Written task
All of the data must be printed exactly; please include every line.

Information supplied
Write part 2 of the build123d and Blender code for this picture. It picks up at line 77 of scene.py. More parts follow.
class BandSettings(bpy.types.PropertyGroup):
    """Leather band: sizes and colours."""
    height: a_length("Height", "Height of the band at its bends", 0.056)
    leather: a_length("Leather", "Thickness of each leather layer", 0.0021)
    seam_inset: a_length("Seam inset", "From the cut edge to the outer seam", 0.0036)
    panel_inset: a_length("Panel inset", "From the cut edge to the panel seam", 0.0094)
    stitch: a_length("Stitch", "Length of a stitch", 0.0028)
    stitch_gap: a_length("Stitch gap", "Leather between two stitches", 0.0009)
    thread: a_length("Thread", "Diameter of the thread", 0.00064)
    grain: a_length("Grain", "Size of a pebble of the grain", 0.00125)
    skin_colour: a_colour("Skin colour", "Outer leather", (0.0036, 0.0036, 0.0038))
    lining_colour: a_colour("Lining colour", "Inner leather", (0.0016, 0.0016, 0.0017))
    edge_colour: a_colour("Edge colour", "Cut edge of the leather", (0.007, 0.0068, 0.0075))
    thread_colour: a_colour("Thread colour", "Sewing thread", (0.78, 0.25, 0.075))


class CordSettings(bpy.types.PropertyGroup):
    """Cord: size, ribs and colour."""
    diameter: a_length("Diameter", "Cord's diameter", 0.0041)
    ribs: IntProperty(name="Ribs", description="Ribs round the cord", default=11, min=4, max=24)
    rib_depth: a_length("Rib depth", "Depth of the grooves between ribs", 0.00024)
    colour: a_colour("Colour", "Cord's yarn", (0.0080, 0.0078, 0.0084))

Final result
Write part 2 of the build123d and Blender code for this picture. It picks up at line 77 of scene.py. More parts follow.
class BandSettings(bpy.types.PropertyGroup):
    """Leather band: sizes and colours."""
    height: a_length("Height", "Height of the band at its bends", 0.056)
    leather: a_length("Leather", "Thickness of each leather layer", 0.0021)
    seam_inset: a_length("Seam inset", "From the cut edge to the outer seam", 0.0036)
    panel_inset: a_length("Panel inset", "From the cut edge to the panel seam", 0.0094)
    stitch: a_length("Stitch", "Length of a stitch", 0.0028)
    stitch_gap: a_length("Stitch gap", "Leather between two stitches", 0.0009)
    thread: a_length("Thread", "Diameter of the thread", 0.00064)
    grain: a_length("Grain", "Size of a pebble of the grain", 0.00125)
    skin_colour: a_colour("Skin colour", "Outer leather", (0.0036, 0.0036, 0.0038))
    lining_colour: a_colour("Lining colour", "Inner leather", (0.0016, 0.0016, 0.0017))
    edge_colour: a_colour("Edge colour", "Cut edge of the leather", (0.007, 0.0068, 0.0075))
    thread_colour: a_colour("Thread colour", "Sewing thread", (0.78, 0.25, 0.075))


class CordSettings(bpy.types.PropertyGroup):
    """Cord: size, ribs and colour."""
    diameter: a_length("Diameter", "Cord's diameter", 0.0041)
    ribs: IntProperty(name="Ribs", description="Ribs round the cord", default=11, min=4, max=24)
    rib_depth: a_length("Rib depth", "Depth of the grooves between ribs", 0.00024)
    colour: a_colour("Colour", "Cord's yarn", (0.0080, 0.0078, 0.0084))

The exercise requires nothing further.